## TASK PROMPT
Quote, with no changes, the lines that run from the top of the material to the line with "the inner one.", both included.

## CAD and scene scripts
====================

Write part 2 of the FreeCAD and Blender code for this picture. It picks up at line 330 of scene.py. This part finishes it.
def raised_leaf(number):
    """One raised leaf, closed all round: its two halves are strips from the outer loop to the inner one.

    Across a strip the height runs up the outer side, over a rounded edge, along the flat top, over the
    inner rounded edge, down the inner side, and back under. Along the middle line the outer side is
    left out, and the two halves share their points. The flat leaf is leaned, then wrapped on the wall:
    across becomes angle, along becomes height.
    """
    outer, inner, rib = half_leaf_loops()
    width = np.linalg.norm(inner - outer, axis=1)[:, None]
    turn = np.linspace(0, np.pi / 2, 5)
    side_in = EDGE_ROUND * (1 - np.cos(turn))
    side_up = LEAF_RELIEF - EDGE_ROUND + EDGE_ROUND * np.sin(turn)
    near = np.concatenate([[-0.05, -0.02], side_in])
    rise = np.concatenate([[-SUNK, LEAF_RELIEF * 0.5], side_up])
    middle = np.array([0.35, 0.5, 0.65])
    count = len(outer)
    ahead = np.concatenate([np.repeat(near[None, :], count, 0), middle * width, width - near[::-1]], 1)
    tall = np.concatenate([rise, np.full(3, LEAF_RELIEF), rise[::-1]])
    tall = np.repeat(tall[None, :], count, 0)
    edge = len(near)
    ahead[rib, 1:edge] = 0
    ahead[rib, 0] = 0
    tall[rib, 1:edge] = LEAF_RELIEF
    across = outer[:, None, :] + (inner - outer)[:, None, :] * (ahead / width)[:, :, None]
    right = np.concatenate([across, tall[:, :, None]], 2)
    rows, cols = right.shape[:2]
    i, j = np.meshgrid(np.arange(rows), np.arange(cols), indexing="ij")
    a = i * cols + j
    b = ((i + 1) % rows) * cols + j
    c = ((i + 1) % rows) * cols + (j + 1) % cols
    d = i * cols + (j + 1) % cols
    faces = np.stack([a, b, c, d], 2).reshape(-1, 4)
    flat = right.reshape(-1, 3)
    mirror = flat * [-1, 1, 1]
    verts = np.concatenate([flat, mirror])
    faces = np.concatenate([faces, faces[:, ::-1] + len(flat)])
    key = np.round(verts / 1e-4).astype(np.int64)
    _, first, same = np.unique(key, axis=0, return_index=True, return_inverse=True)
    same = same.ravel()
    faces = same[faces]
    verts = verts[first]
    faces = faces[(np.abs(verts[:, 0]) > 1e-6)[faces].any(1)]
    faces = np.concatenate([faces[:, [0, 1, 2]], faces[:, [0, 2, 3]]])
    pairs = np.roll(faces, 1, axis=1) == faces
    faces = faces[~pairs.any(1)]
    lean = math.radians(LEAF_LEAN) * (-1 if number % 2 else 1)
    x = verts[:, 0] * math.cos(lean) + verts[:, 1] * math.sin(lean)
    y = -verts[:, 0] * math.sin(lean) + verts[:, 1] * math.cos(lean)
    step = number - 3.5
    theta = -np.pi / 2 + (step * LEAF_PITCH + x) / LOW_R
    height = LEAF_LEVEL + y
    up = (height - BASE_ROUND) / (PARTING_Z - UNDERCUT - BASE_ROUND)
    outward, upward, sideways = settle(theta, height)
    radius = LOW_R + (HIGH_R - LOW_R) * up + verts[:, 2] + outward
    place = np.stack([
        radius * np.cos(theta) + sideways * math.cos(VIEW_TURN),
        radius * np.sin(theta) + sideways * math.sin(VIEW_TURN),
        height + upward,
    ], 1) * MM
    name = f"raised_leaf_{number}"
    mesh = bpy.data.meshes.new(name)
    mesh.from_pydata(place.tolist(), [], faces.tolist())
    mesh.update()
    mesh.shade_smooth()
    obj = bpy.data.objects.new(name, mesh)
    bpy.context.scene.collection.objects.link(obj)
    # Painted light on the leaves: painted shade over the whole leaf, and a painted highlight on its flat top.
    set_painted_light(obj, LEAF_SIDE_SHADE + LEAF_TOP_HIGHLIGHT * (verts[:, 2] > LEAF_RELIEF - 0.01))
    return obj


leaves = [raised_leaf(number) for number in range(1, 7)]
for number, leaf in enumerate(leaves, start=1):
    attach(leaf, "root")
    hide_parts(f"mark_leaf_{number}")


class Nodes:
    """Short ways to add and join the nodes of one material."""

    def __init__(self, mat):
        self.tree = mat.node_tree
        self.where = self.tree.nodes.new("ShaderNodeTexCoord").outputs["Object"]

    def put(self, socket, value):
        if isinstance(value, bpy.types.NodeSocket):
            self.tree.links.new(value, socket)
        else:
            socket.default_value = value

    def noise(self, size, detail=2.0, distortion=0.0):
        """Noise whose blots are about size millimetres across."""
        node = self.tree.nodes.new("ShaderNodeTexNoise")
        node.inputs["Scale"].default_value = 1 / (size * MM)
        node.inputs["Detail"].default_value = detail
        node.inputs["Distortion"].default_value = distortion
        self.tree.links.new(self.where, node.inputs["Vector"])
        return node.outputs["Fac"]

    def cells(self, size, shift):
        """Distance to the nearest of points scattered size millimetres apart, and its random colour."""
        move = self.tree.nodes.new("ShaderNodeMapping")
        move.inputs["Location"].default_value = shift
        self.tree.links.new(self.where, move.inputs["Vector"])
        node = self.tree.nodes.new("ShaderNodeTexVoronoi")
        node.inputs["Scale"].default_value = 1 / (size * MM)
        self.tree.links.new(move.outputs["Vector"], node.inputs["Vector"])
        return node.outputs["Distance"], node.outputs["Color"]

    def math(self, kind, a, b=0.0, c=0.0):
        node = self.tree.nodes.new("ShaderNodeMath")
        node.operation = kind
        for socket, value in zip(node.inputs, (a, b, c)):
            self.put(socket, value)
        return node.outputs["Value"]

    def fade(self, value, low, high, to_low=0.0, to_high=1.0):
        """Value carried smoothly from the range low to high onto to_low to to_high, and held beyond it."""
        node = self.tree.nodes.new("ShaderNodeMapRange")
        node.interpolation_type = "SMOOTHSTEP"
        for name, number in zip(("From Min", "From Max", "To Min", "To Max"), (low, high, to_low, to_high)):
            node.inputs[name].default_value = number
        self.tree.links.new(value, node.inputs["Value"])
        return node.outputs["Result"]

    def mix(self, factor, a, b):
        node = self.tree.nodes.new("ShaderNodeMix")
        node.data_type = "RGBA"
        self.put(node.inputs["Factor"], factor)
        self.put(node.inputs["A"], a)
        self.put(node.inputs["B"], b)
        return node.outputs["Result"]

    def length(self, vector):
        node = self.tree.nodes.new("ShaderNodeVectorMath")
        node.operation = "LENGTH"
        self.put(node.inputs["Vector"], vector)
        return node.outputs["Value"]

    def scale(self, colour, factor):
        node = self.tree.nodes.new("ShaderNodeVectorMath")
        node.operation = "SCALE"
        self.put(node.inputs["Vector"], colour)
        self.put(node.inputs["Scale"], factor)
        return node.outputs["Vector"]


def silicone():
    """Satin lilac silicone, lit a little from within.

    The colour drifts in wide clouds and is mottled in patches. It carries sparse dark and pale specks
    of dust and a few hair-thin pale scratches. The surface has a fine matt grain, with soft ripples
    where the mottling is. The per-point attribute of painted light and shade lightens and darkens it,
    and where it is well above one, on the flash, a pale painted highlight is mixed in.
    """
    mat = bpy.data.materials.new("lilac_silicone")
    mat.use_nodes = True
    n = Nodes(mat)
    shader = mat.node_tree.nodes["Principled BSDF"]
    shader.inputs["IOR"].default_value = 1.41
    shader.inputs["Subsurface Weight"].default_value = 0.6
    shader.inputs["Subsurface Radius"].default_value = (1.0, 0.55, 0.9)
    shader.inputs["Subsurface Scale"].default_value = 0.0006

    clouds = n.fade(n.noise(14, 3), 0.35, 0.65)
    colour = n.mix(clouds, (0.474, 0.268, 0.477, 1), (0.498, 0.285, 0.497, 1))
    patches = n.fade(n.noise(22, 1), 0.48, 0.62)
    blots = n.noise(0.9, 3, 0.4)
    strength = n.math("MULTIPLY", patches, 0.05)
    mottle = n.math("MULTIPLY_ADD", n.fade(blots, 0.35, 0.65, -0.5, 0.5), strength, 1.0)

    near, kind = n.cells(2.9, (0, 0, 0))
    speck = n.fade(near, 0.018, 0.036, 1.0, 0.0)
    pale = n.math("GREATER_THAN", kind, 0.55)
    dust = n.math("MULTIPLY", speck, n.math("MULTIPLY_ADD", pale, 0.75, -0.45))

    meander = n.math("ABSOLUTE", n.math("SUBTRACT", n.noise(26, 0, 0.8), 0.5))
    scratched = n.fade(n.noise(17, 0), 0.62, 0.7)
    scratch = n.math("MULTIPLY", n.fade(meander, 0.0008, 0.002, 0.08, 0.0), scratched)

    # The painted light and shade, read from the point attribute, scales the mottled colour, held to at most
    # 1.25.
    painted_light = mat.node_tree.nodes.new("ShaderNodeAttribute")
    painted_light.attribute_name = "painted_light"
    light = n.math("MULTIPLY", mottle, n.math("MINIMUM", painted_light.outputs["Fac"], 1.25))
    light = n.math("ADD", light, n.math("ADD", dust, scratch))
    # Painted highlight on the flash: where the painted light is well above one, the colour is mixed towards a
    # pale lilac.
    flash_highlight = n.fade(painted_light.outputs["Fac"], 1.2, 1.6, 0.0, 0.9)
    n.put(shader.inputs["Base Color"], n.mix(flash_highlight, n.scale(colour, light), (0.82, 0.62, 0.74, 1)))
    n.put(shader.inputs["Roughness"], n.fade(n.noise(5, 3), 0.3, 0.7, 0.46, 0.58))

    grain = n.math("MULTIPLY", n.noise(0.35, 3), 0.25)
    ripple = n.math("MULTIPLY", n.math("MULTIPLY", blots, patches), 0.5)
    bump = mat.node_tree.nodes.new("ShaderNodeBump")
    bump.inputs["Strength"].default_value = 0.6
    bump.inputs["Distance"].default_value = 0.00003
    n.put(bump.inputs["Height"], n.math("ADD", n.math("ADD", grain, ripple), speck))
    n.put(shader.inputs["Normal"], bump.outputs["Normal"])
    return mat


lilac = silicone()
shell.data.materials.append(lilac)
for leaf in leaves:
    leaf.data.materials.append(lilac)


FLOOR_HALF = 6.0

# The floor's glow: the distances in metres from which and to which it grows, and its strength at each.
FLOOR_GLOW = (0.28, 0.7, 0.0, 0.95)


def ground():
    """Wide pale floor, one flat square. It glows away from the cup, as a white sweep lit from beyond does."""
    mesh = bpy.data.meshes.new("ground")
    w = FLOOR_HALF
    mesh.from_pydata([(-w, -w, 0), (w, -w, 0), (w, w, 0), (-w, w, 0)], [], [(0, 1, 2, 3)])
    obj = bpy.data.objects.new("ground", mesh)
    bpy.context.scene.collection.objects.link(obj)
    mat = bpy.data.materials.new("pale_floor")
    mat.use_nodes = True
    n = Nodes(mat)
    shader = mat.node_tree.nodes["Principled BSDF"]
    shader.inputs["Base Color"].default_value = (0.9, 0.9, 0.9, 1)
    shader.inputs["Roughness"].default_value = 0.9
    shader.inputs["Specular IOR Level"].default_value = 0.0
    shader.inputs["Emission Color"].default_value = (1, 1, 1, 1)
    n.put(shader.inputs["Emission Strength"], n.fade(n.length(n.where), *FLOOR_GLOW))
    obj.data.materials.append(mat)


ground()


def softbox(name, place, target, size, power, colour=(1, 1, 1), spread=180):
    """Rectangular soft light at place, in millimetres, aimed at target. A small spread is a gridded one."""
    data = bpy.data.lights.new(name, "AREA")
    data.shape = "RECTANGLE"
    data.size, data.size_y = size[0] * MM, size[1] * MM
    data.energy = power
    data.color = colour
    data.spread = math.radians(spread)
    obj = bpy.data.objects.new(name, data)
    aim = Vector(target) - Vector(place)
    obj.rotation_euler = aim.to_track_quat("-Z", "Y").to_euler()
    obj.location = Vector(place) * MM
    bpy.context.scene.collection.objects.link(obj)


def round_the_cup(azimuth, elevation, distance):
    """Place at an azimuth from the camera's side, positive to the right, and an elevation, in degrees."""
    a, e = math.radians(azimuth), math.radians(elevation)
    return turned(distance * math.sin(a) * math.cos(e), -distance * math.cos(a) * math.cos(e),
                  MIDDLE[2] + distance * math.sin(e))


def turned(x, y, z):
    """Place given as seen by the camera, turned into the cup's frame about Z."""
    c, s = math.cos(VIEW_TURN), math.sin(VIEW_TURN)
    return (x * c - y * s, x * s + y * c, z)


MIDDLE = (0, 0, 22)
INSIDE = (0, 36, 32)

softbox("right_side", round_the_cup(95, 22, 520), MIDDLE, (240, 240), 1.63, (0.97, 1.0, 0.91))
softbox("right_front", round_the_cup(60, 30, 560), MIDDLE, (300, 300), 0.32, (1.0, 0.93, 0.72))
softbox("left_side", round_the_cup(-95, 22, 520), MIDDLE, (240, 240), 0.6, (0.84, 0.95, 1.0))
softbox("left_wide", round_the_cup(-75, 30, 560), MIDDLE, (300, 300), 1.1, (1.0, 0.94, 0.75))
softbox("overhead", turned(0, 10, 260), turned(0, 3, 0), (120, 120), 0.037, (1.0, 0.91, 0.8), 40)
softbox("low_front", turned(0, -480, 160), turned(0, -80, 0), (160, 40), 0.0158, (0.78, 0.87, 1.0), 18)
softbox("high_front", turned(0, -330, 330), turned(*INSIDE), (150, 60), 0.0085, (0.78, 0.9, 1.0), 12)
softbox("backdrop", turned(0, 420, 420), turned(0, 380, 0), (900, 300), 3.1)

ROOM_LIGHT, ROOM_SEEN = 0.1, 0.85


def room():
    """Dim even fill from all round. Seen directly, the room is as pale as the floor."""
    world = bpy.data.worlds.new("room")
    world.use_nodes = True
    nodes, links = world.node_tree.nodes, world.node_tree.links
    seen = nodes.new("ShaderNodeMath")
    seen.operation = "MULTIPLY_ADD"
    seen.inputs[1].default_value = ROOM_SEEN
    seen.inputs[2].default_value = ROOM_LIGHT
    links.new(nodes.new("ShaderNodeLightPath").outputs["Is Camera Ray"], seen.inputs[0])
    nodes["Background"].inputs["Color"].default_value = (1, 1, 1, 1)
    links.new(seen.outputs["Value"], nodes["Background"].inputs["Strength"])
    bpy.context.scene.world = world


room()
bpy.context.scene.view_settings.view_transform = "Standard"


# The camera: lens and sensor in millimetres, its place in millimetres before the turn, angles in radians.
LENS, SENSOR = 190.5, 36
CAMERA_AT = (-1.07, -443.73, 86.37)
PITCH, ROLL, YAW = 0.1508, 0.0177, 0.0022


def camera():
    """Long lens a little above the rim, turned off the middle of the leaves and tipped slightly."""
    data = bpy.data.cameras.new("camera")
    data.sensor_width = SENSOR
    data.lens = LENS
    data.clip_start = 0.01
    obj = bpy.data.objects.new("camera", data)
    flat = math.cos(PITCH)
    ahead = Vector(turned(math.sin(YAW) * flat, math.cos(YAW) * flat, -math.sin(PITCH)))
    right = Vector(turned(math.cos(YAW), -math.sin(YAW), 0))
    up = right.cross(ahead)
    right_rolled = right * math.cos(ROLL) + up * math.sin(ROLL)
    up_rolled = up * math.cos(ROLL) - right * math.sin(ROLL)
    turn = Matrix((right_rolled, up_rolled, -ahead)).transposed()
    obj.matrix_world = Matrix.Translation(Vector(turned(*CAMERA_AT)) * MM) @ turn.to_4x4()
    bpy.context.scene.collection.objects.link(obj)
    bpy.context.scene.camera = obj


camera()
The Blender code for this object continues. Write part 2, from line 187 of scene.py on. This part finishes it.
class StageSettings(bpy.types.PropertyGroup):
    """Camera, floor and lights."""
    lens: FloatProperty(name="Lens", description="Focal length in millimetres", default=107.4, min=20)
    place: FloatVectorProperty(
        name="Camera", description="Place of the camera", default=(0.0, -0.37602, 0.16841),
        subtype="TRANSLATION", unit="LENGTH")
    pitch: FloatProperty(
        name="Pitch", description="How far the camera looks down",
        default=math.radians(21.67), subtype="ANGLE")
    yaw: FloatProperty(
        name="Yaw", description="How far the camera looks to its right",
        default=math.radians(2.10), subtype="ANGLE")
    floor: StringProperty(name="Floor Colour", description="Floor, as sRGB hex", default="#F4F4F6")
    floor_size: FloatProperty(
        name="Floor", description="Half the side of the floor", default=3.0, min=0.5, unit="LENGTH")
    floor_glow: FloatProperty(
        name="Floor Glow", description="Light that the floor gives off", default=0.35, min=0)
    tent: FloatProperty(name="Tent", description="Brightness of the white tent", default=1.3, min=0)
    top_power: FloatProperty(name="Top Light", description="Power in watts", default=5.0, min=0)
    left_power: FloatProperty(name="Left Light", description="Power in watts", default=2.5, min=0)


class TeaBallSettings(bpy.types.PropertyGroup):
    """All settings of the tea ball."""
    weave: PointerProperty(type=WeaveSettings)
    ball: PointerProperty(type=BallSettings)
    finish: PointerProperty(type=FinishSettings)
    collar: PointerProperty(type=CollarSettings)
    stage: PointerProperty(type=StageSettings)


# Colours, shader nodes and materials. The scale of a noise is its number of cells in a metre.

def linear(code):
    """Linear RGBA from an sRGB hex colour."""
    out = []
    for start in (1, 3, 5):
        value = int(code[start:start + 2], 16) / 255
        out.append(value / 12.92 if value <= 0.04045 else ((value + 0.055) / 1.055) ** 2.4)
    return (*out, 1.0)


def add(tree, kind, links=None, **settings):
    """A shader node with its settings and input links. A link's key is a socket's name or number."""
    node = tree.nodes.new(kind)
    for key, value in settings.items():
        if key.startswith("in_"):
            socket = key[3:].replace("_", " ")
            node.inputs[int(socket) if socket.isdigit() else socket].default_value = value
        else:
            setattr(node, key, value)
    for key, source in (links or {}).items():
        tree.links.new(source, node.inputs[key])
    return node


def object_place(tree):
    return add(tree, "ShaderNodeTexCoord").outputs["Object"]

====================

## SOLUTION BELOW
Write part 2 of the FreeCAD and Blender code for this picture. It picks up at line 330 of scene.py. This part finishes it.
def raised_leaf(number):
    """One raised leaf, closed all round: its two halves are strips from the outer loop to the inner one.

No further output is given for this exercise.